At the end of the first day, workshop participants selected six topics for further discussion during the second day:

At the beginning of the second day, during a dedicated panel session, the XML Schema Working Group presented their current activities, in particular:

We then turned to the six topics selected by the participants. Participants were encouraged when discussing these topics to consider:

Of the six topics chosen, the discussion of versioning and profiles dominated proceedings.


With regards to the schema specification itself, there was consensus that newer versions of XML Schema should endeavour to remain backwards compatible with XML Schema 1.0.

Much of the discussion around versioning addressed the evolution of documents described by XML Schema, with several participants suggesting that better support for ‘versioning’ would be the main if not only feature of interest from XML Schema 1.1.

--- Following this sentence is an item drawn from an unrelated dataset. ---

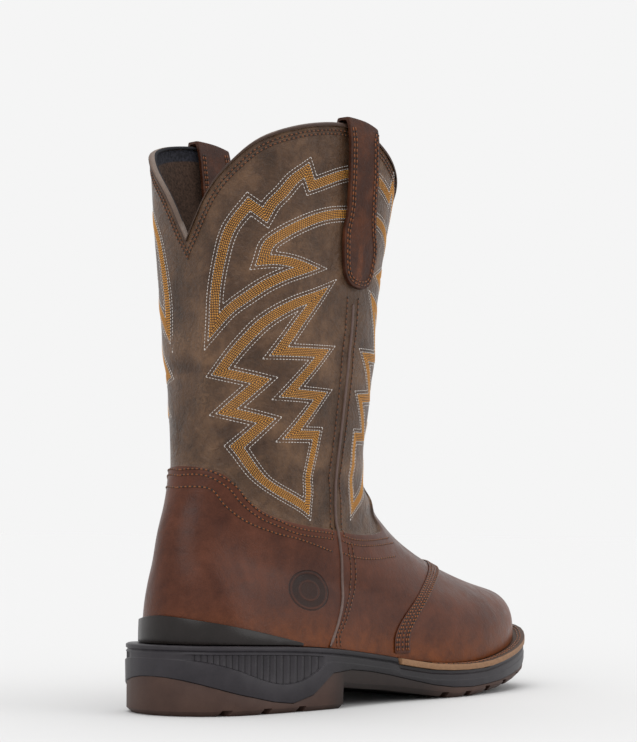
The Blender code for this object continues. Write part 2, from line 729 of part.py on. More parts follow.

Using the Post Validation Infoset (PSVI) to ignore unknown content was discussed, in particular proposals for resolving the Web Services Description Working Group Last Call comment LC124. Here there was consensus that such an approach for providing open content when using XML Schema could be legitimately taken, although some participants were concerned that use-cases which require strict validation and rejection of additional content should continue to be supported. Several members of the XML Schema Working Group saw value in WSDL promoting the use of the PSVI and exploiting the fact that the result of XML Schema validation isn't a single boolean value, but a richer set of annotations on the XML document, which can be used to guide subsequent processing.


Many participants in the workshop reported problems caused by uneven support for schema features in different tools, in particular the uneven record of schema editors in producing valid schemas, and even more prominently problems in data binding tools. Some tools for schema design fail to check all of the constraints on schema components or the restrictions on the XML representation of schemas, so the schema documents they produce are sometimes invalid. Since some groups definining standard schemas for particular applications use those tools, some public schemas which tools wish to support are defined by schema documents which are not, strictly speaking, valid against the XML Schema 1.0 Recommendation.

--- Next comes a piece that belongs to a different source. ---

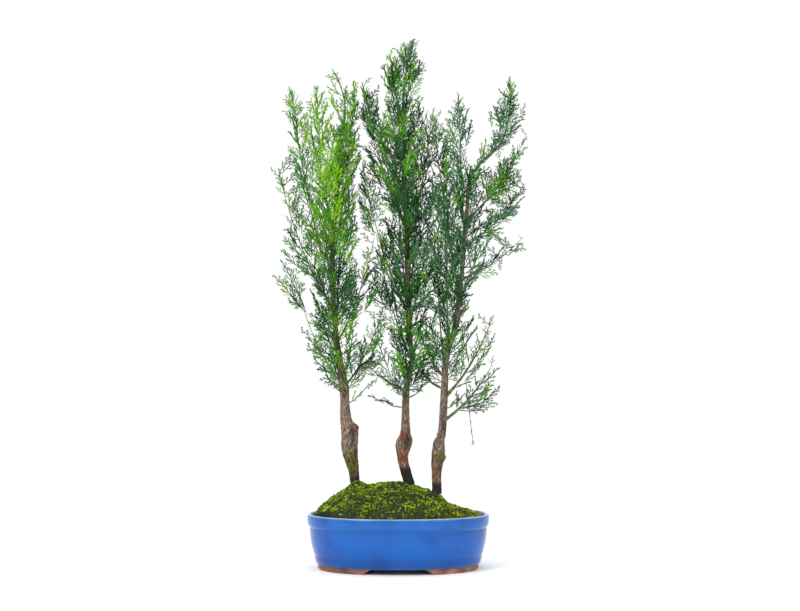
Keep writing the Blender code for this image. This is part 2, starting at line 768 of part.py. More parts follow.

Similarly, many data binding tools have somewhat uneven support for XML Schema. In some cases, this takes the form of having a very pronounced ‘sweet spot’ consisting of XML Schema constructs with well understood natural equivalents in the target programming languages. If the schema hits that sweet spot, the data binding tool will produce class definitions that feel colloquial, idiomatic, and useful to a typical programmer, but constructs outside the sweet spot produce results which programmers regard as sub-optimal, or worse. In the extreme case, some tools return generic DOM objects rather than objects specialized for the input schema. There were reports that some tools fail to produce any result when they encounter constructs outside the sweet spot, or worse that some tools silently ignore any XML Schema constructs that fall outside their sweet spot, not even providing a DOM.

Constructs mentioned as falling outside the sweet spot for some or many data binding tools included mixed content, choice, substitution groups, and even simple-type restriction.

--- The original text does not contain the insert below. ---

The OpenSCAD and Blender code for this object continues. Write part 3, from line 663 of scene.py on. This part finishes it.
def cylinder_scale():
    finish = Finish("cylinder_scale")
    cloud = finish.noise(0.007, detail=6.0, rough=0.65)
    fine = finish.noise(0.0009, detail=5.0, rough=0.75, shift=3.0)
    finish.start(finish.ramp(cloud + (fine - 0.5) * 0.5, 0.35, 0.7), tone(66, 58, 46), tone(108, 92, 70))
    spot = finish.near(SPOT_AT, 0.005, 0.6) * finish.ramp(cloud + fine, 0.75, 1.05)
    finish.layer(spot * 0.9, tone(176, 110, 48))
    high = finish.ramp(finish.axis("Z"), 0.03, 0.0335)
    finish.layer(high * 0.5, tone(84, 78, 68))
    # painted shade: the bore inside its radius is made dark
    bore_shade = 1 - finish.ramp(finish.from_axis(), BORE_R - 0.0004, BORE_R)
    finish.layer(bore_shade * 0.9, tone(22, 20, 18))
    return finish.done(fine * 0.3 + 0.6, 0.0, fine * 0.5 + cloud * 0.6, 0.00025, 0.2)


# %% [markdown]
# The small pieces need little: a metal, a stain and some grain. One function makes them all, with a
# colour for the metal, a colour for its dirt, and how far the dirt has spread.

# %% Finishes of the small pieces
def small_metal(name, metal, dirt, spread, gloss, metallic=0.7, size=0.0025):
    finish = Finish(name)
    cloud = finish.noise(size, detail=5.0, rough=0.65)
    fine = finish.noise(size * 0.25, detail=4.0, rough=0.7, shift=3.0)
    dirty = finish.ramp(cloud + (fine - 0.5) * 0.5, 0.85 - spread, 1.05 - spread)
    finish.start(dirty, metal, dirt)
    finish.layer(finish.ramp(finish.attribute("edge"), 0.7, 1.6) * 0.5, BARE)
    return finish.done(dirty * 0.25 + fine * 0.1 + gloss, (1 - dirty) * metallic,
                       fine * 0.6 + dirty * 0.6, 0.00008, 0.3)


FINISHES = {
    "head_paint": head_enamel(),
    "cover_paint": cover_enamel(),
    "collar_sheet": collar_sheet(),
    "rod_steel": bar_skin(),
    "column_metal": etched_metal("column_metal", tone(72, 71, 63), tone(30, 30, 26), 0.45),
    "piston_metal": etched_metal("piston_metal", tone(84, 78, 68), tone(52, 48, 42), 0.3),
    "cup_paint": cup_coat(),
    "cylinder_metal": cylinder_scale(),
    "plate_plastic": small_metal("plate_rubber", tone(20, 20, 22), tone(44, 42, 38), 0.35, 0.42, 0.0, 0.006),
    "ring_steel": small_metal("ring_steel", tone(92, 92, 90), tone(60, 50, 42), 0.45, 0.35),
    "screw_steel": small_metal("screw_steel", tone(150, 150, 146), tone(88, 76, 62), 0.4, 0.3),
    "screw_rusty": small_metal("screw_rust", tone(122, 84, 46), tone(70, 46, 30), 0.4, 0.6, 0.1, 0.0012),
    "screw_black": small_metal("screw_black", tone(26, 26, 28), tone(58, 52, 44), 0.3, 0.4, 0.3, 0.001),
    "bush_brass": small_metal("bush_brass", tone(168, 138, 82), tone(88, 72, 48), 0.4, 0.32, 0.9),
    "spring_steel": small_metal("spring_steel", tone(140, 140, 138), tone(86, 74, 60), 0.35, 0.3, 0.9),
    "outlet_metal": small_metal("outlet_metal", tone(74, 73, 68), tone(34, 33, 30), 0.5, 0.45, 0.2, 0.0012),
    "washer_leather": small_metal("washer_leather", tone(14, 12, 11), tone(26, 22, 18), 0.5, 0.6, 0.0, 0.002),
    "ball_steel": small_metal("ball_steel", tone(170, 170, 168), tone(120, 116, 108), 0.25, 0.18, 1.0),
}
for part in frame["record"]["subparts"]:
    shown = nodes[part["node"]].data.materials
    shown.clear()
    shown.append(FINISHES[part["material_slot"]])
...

There was significant support for the idea of a written ‘profile’ of XML Schema which would document the sweet spot for purposes of data binding, or for other specific domains. The word profile is problematic; what was meant was not a language subset, but only a definition of the sweet spot in existing processors, which would allow schema authors to get better results and better user experience when data binding tools are used, and which would tell implementors in the relevant domain which parts of schema users are most likely to expect them to support well.

There was strong sentiment against publishing any profiles which would restrict or reduce the XML Schema 1.0 specification, impacting existing implementations or vocabularies.

There appeared to be no obvious way to split the XML Schema specification into layers or sub-languages, as with OWL Lite, DL and Full or SVG Tiny, Basic and Full. Accordingly, there was no support for trying to define profiles of XML Schema as part of the schema language itself. However, many people saw value in application or domain specific 'profiles', in particular identifying a set of schema patterns to provide a 'good user experience' when using XML Schema 1.0 to bind XML to code or data models.

Ways Forward

A series of straw polls taken at the very end of the Workshop revealed:

The W3C will take these recommendations into account when considering future work in this area.